Mas não é só por esses aspectos que Asterix é grande. É difícil falar de uma série como essa, pois cada elemento parece ter sido cuidadosamente desenvolvido para um efeito, geralmente com ótimos resultados. O humor, por exemplo, que torna hilária cada trama, que desenvolve cada caráter das personagens (variadas, delirantes, críveis), que transforma o cotidiano corriqueiro da pequena aldeia da Armórica em uma festa de graça, de espírito e de engenhosidade. Goscinny faz cada personagem e situação serem embutidos com a mais intensa percepção da sátira convincente e humana; Uderzo pincela habilmente as expressões, movimentos corporais e gestuais para que não tenhamos aquelas gentes e coisas como eventos de papel, mas como realizações cheias de dimensão e profundidade. Um casamento perfeito.
Casamento desfeito com a prematura morte de Goscinny em 1977, aos 51 anos de idade. De 1959 a 1977 os álbuns de Asterix floresceram como quintessência do mais alto grau do humor nos quadrinhos europeus (e de todo o planeta). Seus vinte e três álbuns e meio (faleceu no meio da produção de Asterix entre os belgas, o 24º livro da coleção) são um testemunho de vigoroso talento e extremada competência. Tudo que ele fez no período é digno da mais alta reverência. Meus particulares destaques vão para perfeições como A cizânia, Asterix entre os normandos, Obelix e companhia e O domínio dos deuses.

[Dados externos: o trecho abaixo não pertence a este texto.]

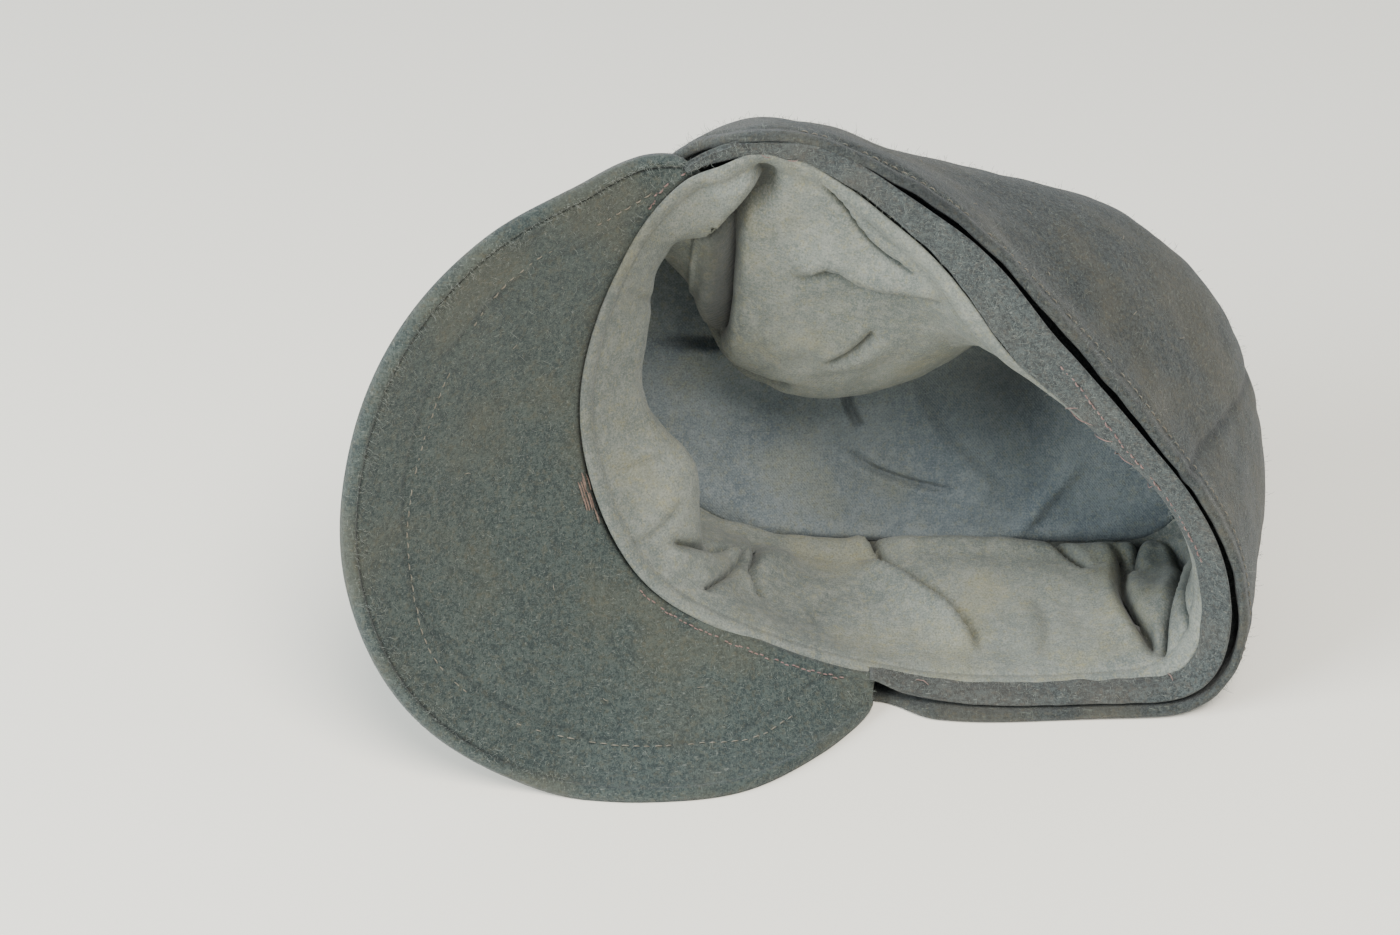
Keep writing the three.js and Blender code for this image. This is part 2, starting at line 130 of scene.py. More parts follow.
def ramp(x, start, end):
    """Smooth step from 0 at start to 1 at end: 3 t squared minus 2 t cubed."""
    t = np.clip((x - start) / (end - start), 0, 1)
    return t * t * (3 - 2 * t)


def bell(x, middle, width):
    """A bell of height 1: e to the minus square of the distance counted in widths."""
    return np.exp(-((x - middle) / width) ** 2)


def bell_at(hour, middle, width):
    """The same bell round a clock hour."""
    return bell(hours_apart(hour, middle), 0, width)


def lesser(one, other, size):
    """The smaller of two values with a rounded changeover."""
    return (one + other - np.hypot(one - other, size)) / 2


def moved(p, direction, amount):
    return p + direction * np.asarray(amount)[..., None]


def height_of(p):
    """Height over the floor: v and rise turned by the tilt, plus the rim's height."""
    return RIM_HEIGHT + p[..., 2] * math.cos(TILT) - p[..., 1] * math.sin(TILT)


def off_floor(p):
    return moved(p, UP, np.maximum(-height_of(p), 0))


def settle(p, clearance):
    """Cloth below the floor's clearance is pressed flat on it, with a rounded start:
    height = clearance + half of (over + hypot(over, rounding)) - give."""
    height = height_of(p)
    over = height - clearance + FLOOR_GIVE
    rounded = (over + np.hypot(over, FLOOR_ROUNDING)) / 2 - FLOOR_GIVE
    return moved(p, UP, clearance + np.maximum(rounded, 0) - height)


def at_hour(hour, reach, rise, sag, clearance):
    """The point at a reach in an hour's direction, dropped by a sag, settled on the floor."""
    angle = hour * math.pi / 6
    p = np.stack([reach * np.sin(angle), rise + 0 * reach, reach * np.cos(angle) - sag], -1)
    return settle(p, clearance)


def corner_reach(hour, rise):
    """The corner low at the back stands out by a bell by hour times a bell by rise."""
    return CORNER_REACH * bell_at(hour, CORNER_HOUR, 0.4) * bell(rise, 0, 60)


def flap_reach(hour, rise):
    """The flap's table, smooth by hour and then along the rises."""
    rows = [by_hour(row, hour) for row in FLAP_REACHES]
    return along(FLAP_RISES, rows, rise) + corner_reach(hour, rise)


def crown_reach(hour, rise):
    """The crown's table in the same way, kept inside the flap."""
    rows = [by_hour(row, hour) for row in CROWN_REACHES]
    free = along(CROWN_RISES, rows, rise) + corner_reach(hour, rise)
    return lesser(free, flap_reach(hour, rise) - FLAP_CLOTH - LAYER_GAP, 1)


def sag_share(hour, rise):
    """A place's share of the sag: by hour times by rise."""
    turned = np.where(hour < SAG_HOURS[0], hour + 12, hour)
    return np.maximum(along(SAG_HOURS, SAG_SHARES, turned), 0) * along(SAG_RISES, SAG_DEPTHS, rise)


def crown_point(hour, rise):
    """The crown's outer face: reach by hour and rise, dropped by the sag, on the floor."""
    sag = CROWN_SAG * sag_share(hour, rise)
    return at_hour(hour, crown_reach(hour, rise), rise, sag, FLAP_CLOTH + LAYER_GAP)


def differences(surface, a, b, step):
    """How far a surface's point moves over a step to both sides of each parameter."""
    across = surface(a + step, b) - surface(a - step, b)
    return across, surface(a, b + step) - surface(a, b - step)


def unit(p):
    """Vectors brought to length 1."""
    return p / np.maximum(np.linalg.norm(p, axis=-1, keepdims=True), 1e-12)


def normal_of(surface, a, b):
    return unit(np.cross(*differences(surface, a, b, 1e-3)))


def crown_start(hour):
    """Where the crown's cloth starts: behind the peak over its hours, else at the hem's fold."""
    middle, half = (PEAK_HOURS[0] + PEAK_HOURS[-1]) / 2, (PEAK_HOURS[-1] - PEAK_HOURS[0]) / 2
    beyond = hours_apart(hour, middle) - half
    return ramp(beyond, 0.3, 0.15) * (PEAK_CLOTH + SEAM_GAP) + HEM_FOLD * ramp(beyond, 0.25, 0.45)


def waves(p, size, seed, count=14):
    """Soft irregular swelling, about -1 to 1: a sum of plane waves of about one length in
    random directions, over the root of their number."""
    draw = np.random.default_rng(seed)
    turn = unit(draw.normal(size=(count, 3)))
    length = size * draw.uniform(0.7, 1.5, count)
    phase = draw.uniform(0, 2 * math.pi, count)
    total = np.zeros(p.shape[:-1])
    for direction, span, start in zip(turn, length, phase):
        total += np.sin(p @ direction * (2 * math.pi / span) + start)
    return total / math.sqrt(count)


def grid_normals(p, wraps):
    """Normals of a grid of points, columns taken as a ring where it wraps."""
    across = np.roll(p, -1, 1) - np.roll(p, 1, 1) if wraps else np.gradient(p, axis=1)
    return unit(np.cross(across, np.gradient(p, axis=0)))


def to_row(p):
    """Cap frame in millimetres to the row frame in metres: a turn by the tilt, then a shift."""
    x, rise, v = np.moveaxis(p, -1, 0)
    y = rise * math.cos(TILT) + v * math.sin(TILT) + SHIFT_Y
    z = v * math.cos(TILT) - rise * math.sin(TILT) + RIM_HEIGHT
    return np.stack([x + SHIFT_X, y, z], -1) * MM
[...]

Inesperadamente, há relativamente pouco tempo, Uderzo mudou de ideia e resolveu passar a série adiante. Em 2013 houve a estreia mundial de Asterix entre os pictos, primeiro álbum de Asterix sem participação de Uderzo (que fez apenas o desenho de Obelix na capa). Jean-Yves Ferri assumiu os roteiros, desenhados doravante por Didier Conrad. O novo livro, feito um tanto apressadamente, não foi dos mais satisfatórios (apesar de não ser ruim como os piores da fase solo de Uderzo), mas ainda é cedo para falar do futuro da série. O que se pode falar é que Asterix continua fazendo um colossal sucesso (o novo álbum vendeu como água), e muita água virá para frente. Água ou poção mágica, com muita disposição para caçar javalis, destruir acampamentos romanos ou simplesmente divertir, entreter e encantar os leitores que há cinquenta e cinco anos acompanham entusiasmados os banquetes, viagens e inúmeras brigas dos habitantes da aldeia chefiada pelo "colérico" Abracurcix. Ave!
Nota 1: Clicando sobre as figuras, é possível vê-las em tamanho maior; atentar para a diversidade de personagens e o detalhamento de Uderzo.
Nota 2: Optei por escrever os nomes em português, com as traduções e sem acentos. Quem souber francês terá em Asterix farto material de riso, com tiradas como o bardo chamando-se Assurancetourix, transposição marota de uma publicidade de seguro de vida que "cobre todos os riscos".
Nota 3: Os nomes terminados em "ix", são claro, homenagem ao líder gaulês Vercingetórix, que depôs as armas aos pés de César (feito mostrado literalmente em O escudo arverno); romanos têm nomes terminados em "us", egípcios em "is" etc.
Nota 4: Há MUITO o que se dizer sobre Asterix, e claro que este texto é pálido rascunho do que já foi mais do que dissecado em comentários, estudos, críticas, teses, reportagens e inúmeras outras formas de análise. Como uma demonstração da amplidão da influência e do alcance e popularidade alcançados pela série, estão expostos a seguir a ótima abertura do primeiro filme live action, estrelado por Christian Clavier (Asterix) e Gérard Depardieu (Obelix), a íntegra do melhor longa de animação com os personagens de Goscinny e Uderzo (e o único com roteiro original), um dos vários documentários com entrevistas sobre os autores do quadrinho, um exemplo de game inspirado em Asterix e uma pequena conversa dos novos autores da série, Ferri e Conrad.
2 comentários:
Queria ter a facilidade de escolher álbuns favoritos que nem você fez lá em cima. Mas concordo em botar os normandos no top. Ainda não li o livro novo e nem estava muito a fim, o que mudou totalmente agora que descobri que ferri está tocando o projeto. Acho que comentei de Le Retour à la Terre em um dos seus primeiros posts aqui. Gosto muito!
Ah, foram só alguns exemplos! Praticamente todos os da fase Goscinny têm momentos que adoro!
Acho que você já falou dessa série, sim. E agora fiquei bem mais curioso, e possivelmente vou procurar em scans (pois esperar que isso seja publicado aqui é acreditar em fadas - opa, acabou de morrer uma).